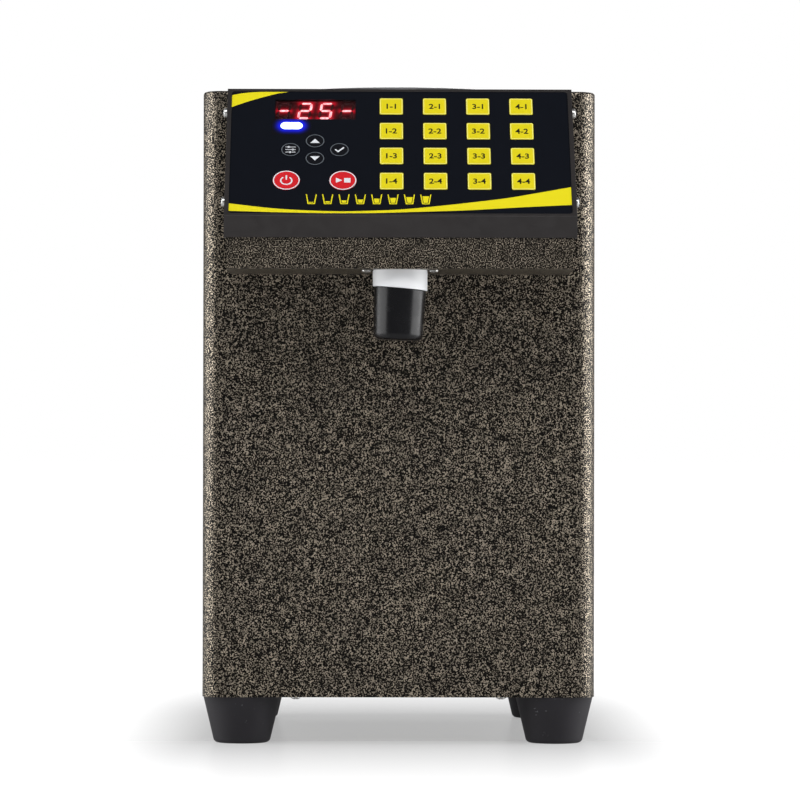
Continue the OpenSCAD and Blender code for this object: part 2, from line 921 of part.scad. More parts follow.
module digit_row(rows) {
    on_face()
        at_display()
            for (place = [0:3])
                translate([(place - 1.5) * digit_pitch, 0, 0])
                    layer(bars_depth, bars_depth + bars_t)
                        digit(rows[place]);
}

module digit_bars_lit() {
    color([0.95, 0.15, 0.2])
        digit_row(lit_bars);
}

module digit_bars_dark() {
    color([0.2, 0.05, 0.06])
        digit_row([for (bars = lit_bars) missing(bars)]);
}

module indicator_lamp() {
    post = 5;
    rim = 0.5;
    color([0.2, 0.3, 1])
        on_face()
            at_lamp() {
                layer(overlay_depth - clear, key_lip_top)
                    pill(lamp_w, lamp_h);
                layer(key_lip_top, key_lip_top + key_lip_t)
                    pill(lamp_w + 2 * rim, lamp_h + 2 * rim);
                layer(key_lip_top + key_lip_t, board_top)
                    square([post, post], center = true);
            }
}

module keypad_board() {
    color([0.05, 0.3, 0.15])
        on_face()
            difference() {
                at_face_middle()
                    layer(board_top, board_bottom)
                        square([overlay_w - 2 * board_inset, overlay_len - 2 * board_inset], center = true);
                at_bosses()
                    layer(board_top - 1, board_bottom + 1)
                        circle(d = stake_d + 2 * play);
            }
}

module key_switches() {
    switch_w = 6;
    button_d = 3.4;
    button_h = 1.1;
    color([0.1, 0.1, 0.1])
        on_face()
            at_every_key() {
                layer(switch_top + button_h, board_top)
                    square([switch_w, switch_w], center = true);
                layer(switch_top, switch_top + button_h)
                    circle(d = button_d);
            }
}

// The lip and the stem under a key's cap.
module key_stem() {
    layer(key_lip_top, key_lip_top + key_lip_t)
        children();
    layer(key_lip_top, stem_end)
        circle(d = stem_d);
}

module dose_key(col, row) {
    color([0.91, 0.85, 0.08])
        on_face()
            at_dose_key(col, row) {
                layer(key_top, key_lip_top)
                    rounded_rect(dose_key_w, dose_key_w, dose_key_r);
                key_stem()
                    rounded_rect(dose_key_w + 2 * key_lip, dose_key_w + 2 * key_lip, dose_key_r);
            }
}

module round_key(place, diameter) {
    on_face()
        at_place(place) {
            layer(key_top, key_lip_top)
                circle(d = diameter);
            key_stem()
                circle(d = diameter + 2 * key_lip);
        }
}

module small_key(index) {
    color([0.12, 0.13, 0.16])
        round_key(small_key_places[index], small_key_d);
}

module large_key(index) {
    color([0.82, 0.12, 0.16])
        round_key(large_key_places[index], large_key_d);
}

// ---- Tank and lid ----

module tank() {
    outlet_hole_d = barb_d + 1;
    color([0.78, 0.79, 0.8])
        translate([0, tank_y, 0])
            difference() {
                union() {
                    translate([0, 0, tank_bottom])
                        cylinder(r = tank_r, h = tank_depth + tank_flange_t, $fn = 128);
                    translate([0, 0, case_top])
                        cylinder(r = tank_r + tank_flange_w, h = tank_flange_t, $fn = 128);
                }
                translate([0, 0, tank_bottom + sheet_t])
                    cylinder(r = tank_r - tank_wall, h = tank_depth + tank_flange_t, $fn = 128);
                translate([0, 0, tank_bottom - 1])
                    cylinder(d = outlet_hole_d, h = sheet_t + 2);
            }
}

// Height of the lid's outer face at a distance from its axis.
function dome_z(r) = lid_top - lid_dome_r + sqrt(lid_dome_r * lid_dome_r - r * r);

// The lid's skin from the rim up to the dish's edge, drawn in by an inset.
function lid_skin(inset) =
    let (
        steps = 8,
        flat_r = lid_d / 2 - lid_shoulder_r,
        soft = lid_shoulder_r - inset,
        middle = dome_z(flat_r) - lid_shoulder_r,
        edge = dish_d / 2 + inset
    )
    concat(
        [[lid_d / 2 - inset, lid_bottom]],
        [for (i = [0:steps]) [flat_r + soft * cos(i * 90 / steps), middle + soft * sin(i * 90 / steps)]],
        [for (i = [1:steps]) let (r = flat_r + (edge - flat_r) * i / steps) [r, dome_z(r) - inset]]
    );

module tank_lid() {
    outside = lid_skin(0);
    inside = lid_skin(lid_t);
    dish_floor = [
        [dish_d / 2, dish_bottom], [0, dish_bottom], [0, dish_bottom - lid_t],
        [dish_d / 2 + lid_t, dish_bottom - lid_t]
    ];
    color([0.8, 0.8, 0.82])
        translate([0, tank_y, 0])
            difference() {
                rotate_extrude($fn = 128)
                    polygon(concat(outside, dish_floor, [for (i = [len(inside) - 1:-1:0]) inside[i]]));
                for (side = [-1, 1])
                    translate([side * stud_x, 0, dish_bottom])
                        cylinder(d = stud_d + 2 * clear, h = 2 * dish_depth);
            }
}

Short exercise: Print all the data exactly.

Full output:
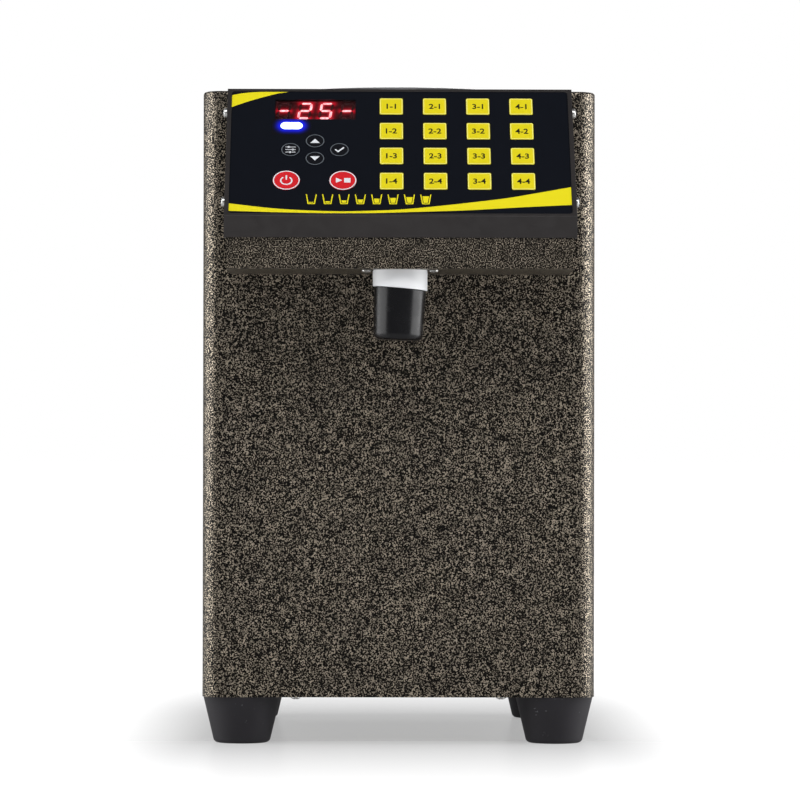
Continue the OpenSCAD and Blender code for this object: part 2, from line 921 of part.scad. More parts follow.
module digit_row(rows) {
    on_face()
        at_display()
            for (place = [0:3])
                translate([(place - 1.5) * digit_pitch, 0, 0])
                    layer(bars_depth, bars_depth + bars_t)
                        digit(rows[place]);
}

module digit_bars_lit() {
    color([0.95, 0.15, 0.2])
        digit_row(lit_bars);
}

module digit_bars_dark() {
    color([0.2, 0.05, 0.06])
        digit_row([for (bars = lit_bars) missing(bars)]);
}

module indicator_lamp() {
    post = 5;
    rim = 0.5;
    color([0.2, 0.3, 1])
        on_face()
            at_lamp() {
                layer(overlay_depth - clear, key_lip_top)
                    pill(lamp_w, lamp_h);
                layer(key_lip_top, key_lip_top + key_lip_t)
                    pill(lamp_w + 2 * rim, lamp_h + 2 * rim);
                layer(key_lip_top + key_lip_t, board_top)
                    square([post, post], center = true);
            }
}

module keypad_board() {
    color([0.05, 0.3, 0.15])
        on_face()
            difference() {
                at_face_middle()
                    layer(board_top, board_bottom)
                        square([overlay_w - 2 * board_inset, overlay_len - 2 * board_inset], center = true);
                at_bosses()
                    layer(board_top - 1, board_bottom + 1)
                        circle(d = stake_d + 2 * play);
            }
}

module key_switches() {
    switch_w = 6;
    button_d = 3.4;
    button_h = 1.1;
    color([0.1, 0.1, 0.1])
        on_face()
            at_every_key() {
                layer(switch_top + button_h, board_top)
                    square([switch_w, switch_w], center = true);
                layer(switch_top, switch_top + button_h)
                    circle(d = button_d);
            }
}

// The lip and the stem under a key's cap.
module key_stem() {
    layer(key_lip_top, key_lip_top + key_lip_t)
        children();
    layer(key_lip_top, stem_end)
        circle(d = stem_d);
}

module dose_key(col, row) {
    color([0.91, 0.85, 0.08])
        on_face()
            at_dose_key(col, row) {
                layer(key_top, key_lip_top)
                    rounded_rect(dose_key_w, dose_key_w, dose_key_r);
                key_stem()
                    rounded_rect(dose_key_w + 2 * key_lip, dose_key_w + 2 * key_lip, dose_key_r);
            }
}

module round_key(place, diameter) {
    on_face()
        at_place(place) {
            layer(key_top, key_lip_top)
                circle(d = diameter);
            key_stem()
                circle(d = diameter + 2 * key_lip);
        }
}

module small_key(index) {
    color([0.12, 0.13, 0.16])
        round_key(small_key_places[index], small_key_d);
}

module large_key(index) {
    color([0.82, 0.12, 0.16])
        round_key(large_key_places[index], large_key_d);
}

// ---- Tank and lid ----

module tank() {
    outlet_hole_d = barb_d + 1;
    color([0.78, 0.79, 0.8])
        translate([0, tank_y, 0])
            difference() {
                union() {
                    translate([0, 0, tank_bottom])
                        cylinder(r = tank_r, h = tank_depth + tank_flange_t, $fn = 128);
                    translate([0, 0, case_top])
                        cylinder(r = tank_r + tank_flange_w, h = tank_flange_t, $fn = 128);
                }
                translate([0, 0, tank_bottom + sheet_t])
                    cylinder(r = tank_r - tank_wall, h = tank_depth + tank_flange_t, $fn = 128);
                translate([0, 0, tank_bottom - 1])
                    cylinder(d = outlet_hole_d, h = sheet_t + 2);
            }
}

// Height of the lid's outer face at a distance from its axis.
function dome_z(r) = lid_top - lid_dome_r + sqrt(lid_dome_r * lid_dome_r - r * r);

// The lid's skin from the rim up to the dish's edge, drawn in by an inset.
function lid_skin(inset) =
    let (
        steps = 8,
        flat_r = lid_d / 2 - lid_shoulder_r,
        soft = lid_shoulder_r - inset,
        middle = dome_z(flat_r) - lid_shoulder_r,
        edge = dish_d / 2 + inset
    )
    concat(
        [[lid_d / 2 - inset, lid_bottom]],
        [for (i = [0:steps]) [flat_r + soft * cos(i * 90 / steps), middle + soft * sin(i * 90 / steps)]],
        [for (i = [1:steps]) let (r = flat_r + (edge - flat_r) * i / steps) [r, dome_z(r) - inset]]
    );

module tank_lid() {
    outside = lid_skin(0);
    inside = lid_skin(lid_t);
    dish_floor = [
        [dish_d / 2, dish_bottom], [0, dish_bottom], [0, dish_bottom - lid_t],
        [dish_d / 2 + lid_t, dish_bottom - lid_t]
    ];
    color([0.8, 0.8, 0.82])
        translate([0, tank_y, 0])
            difference() {
                rotate_extrude($fn = 128)
                    polygon(concat(outside, dish_floor, [for (i = [len(inside) - 1:-1:0]) inside[i]]));
                for (side = [-1, 1])
                    translate([side * stud_x, 0, dish_bottom])
                        cylinder(d = stud_d + 2 * clear, h = 2 * dish_depth);
            }
}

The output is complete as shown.